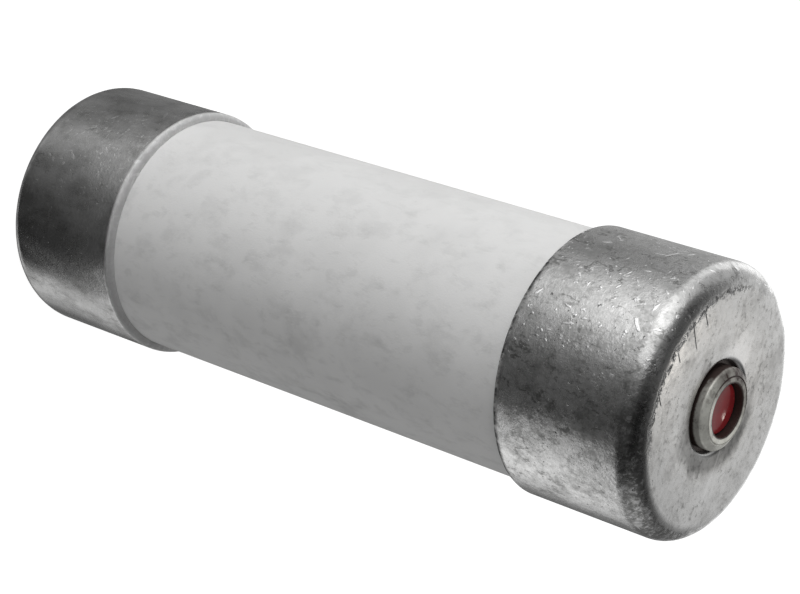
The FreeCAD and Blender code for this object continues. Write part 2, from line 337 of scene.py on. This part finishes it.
def make_turning_tree():
    tree, given = start_tree("turn_on_axis", {
        "Outline": "Geometry", "Steps around": "Int", "Ripple depth": "Float",
        "Ripple size": "Float", "Sharp angle": "Float", "Finish": "Material"})
    outline = given["Outline"]
    count = outline.node("GeometryNodeAttributeDomainSize", inputs={"Geometry": outline})
    columns = given["Steps around"] + 1
    sheet = columns.node("GeometryNodeMeshGrid", inputs={
        "Size X": 1.0, "Size Y": 1.0, "Vertices X": columns, "Vertices Y": count})
    position = sheet.node("GeometryNodeInputPosition")
    sheet_x = position.node("ShaderNodeSeparateXYZ", inputs={0: position})
    angle = (sheet_x + 0.5) * math.tau
    row = sheet.maths("ROUND", (sheet_x.beside("Y") + 0.5) * (count - 1))
    outline_point = row.node("GeometryNodeSampleIndex", {"data_type": "FLOAT_VECTOR"},
                             {"Geometry": outline, "Value": position, "Index": row})
    radius = outline_point.node("ShaderNodeSeparateXYZ", inputs={0: outline_point})
    swung = sheet.node("ShaderNodeCombineXYZ", inputs={
        0: radius * sheet.maths("COSINE", angle), 1: radius * sheet.maths("SINE", angle),
        2: radius.beside("Z")})
    shell = sheet.node("GeometryNodeSetPosition", inputs={"Geometry": sheet, "Position": swung})
    closed = shell.node("GeometryNodeMergeByDistance",
                        inputs={"Geometry": shell, "Distance": merge_distance * mm})
    wave = closed.node("ShaderNodeTexNoise", inputs={"Scale": 1 / given["Ripple size"], "Detail": 1.0})
    sunk = (1 - wave) * given["Ripple depth"] * -1
    push = closed.node("ShaderNodeVectorMath", {"operation": "SCALE"},
                       {0: closed.node("GeometryNodeInputNormal"), "Scale": sunk})
    rippled = closed.node("GeometryNodeSetPosition", inputs={"Geometry": closed, "Offset": push})
    smooth = rippled.node("GeometryNodeSetShadeSmooth", {"domain": "FACE"},
                          {"Geometry": rippled, "Shade Smooth": True})
    crease = smooth.maths("GREATER_THAN", smooth.node("GeometryNodeInputMeshEdgeAngle"),
                          given["Sharp angle"])
    edged = smooth.node("GeometryNodeSetShadeSmooth", {"domain": "EDGE"},
                        {"Geometry": smooth, "Selection": crease, "Shade Smooth": False})
    end_tree(edged, given["Finish"])
    return tree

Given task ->
Produce an exact copy of the whole listing.

Written reply ->
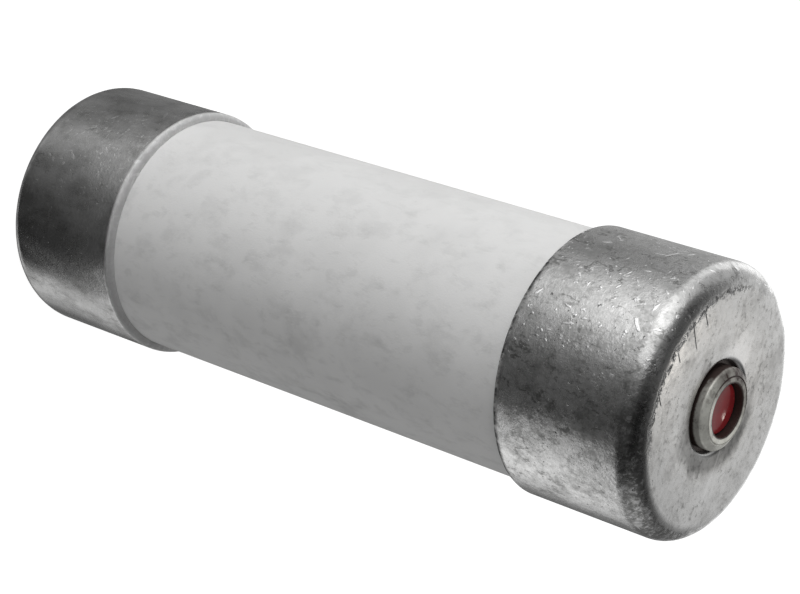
The FreeCAD and Blender code for this object continues. Write part 2, from line 337 of scene.py on. This part finishes it.
def make_turning_tree():
    tree, given = start_tree("turn_on_axis", {
        "Outline": "Geometry", "Steps around": "Int", "Ripple depth": "Float",
        "Ripple size": "Float", "Sharp angle": "Float", "Finish": "Material"})
    outline = given["Outline"]
    count = outline.node("GeometryNodeAttributeDomainSize", inputs={"Geometry": outline})
    columns = given["Steps around"] + 1
    sheet = columns.node("GeometryNodeMeshGrid", inputs={
        "Size X": 1.0, "Size Y": 1.0, "Vertices X": columns, "Vertices Y": count})
    position = sheet.node("GeometryNodeInputPosition")
    sheet_x = position.node("ShaderNodeSeparateXYZ", inputs={0: position})
    angle = (sheet_x + 0.5) * math.tau
    row = sheet.maths("ROUND", (sheet_x.beside("Y") + 0.5) * (count - 1))
    outline_point = row.node("GeometryNodeSampleIndex", {"data_type": "FLOAT_VECTOR"},
                             {"Geometry": outline, "Value": position, "Index": row})
    radius = outline_point.node("ShaderNodeSeparateXYZ", inputs={0: outline_point})
    swung = sheet.node("ShaderNodeCombineXYZ", inputs={
        0: radius * sheet.maths("COSINE", angle), 1: radius * sheet.maths("SINE", angle),
        2: radius.beside("Z")})
    shell = sheet.node("GeometryNodeSetPosition", inputs={"Geometry": sheet, "Position": swung})
    closed = shell.node("GeometryNodeMergeByDistance",
                        inputs={"Geometry": shell, "Distance": merge_distance * mm})
    wave = closed.node("ShaderNodeTexNoise", inputs={"Scale": 1 / given["Ripple size"], "Detail": 1.0})
    sunk = (1 - wave) * given["Ripple depth"] * -1
    push = closed.node("ShaderNodeVectorMath", {"operation": "SCALE"},
                       {0: closed.node("GeometryNodeInputNormal"), "Scale": sunk})
    rippled = closed.node("GeometryNodeSetPosition", inputs={"Geometry": closed, "Offset": push})
    smooth = rippled.node("GeometryNodeSetShadeSmooth", {"domain": "FACE"},
                          {"Geometry": rippled, "Shade Smooth": True})
    crease = smooth.maths("GREATER_THAN", smooth.node("GeometryNodeInputMeshEdgeAngle"),
                          given["Sharp angle"])
    edged = smooth.node("GeometryNodeSetShadeSmooth", {"domain": "EDGE"},
                        {"Geometry": smooth, "Selection": crease, "Shade Smooth": False})
    end_tree(edged, given["Finish"])
    return tree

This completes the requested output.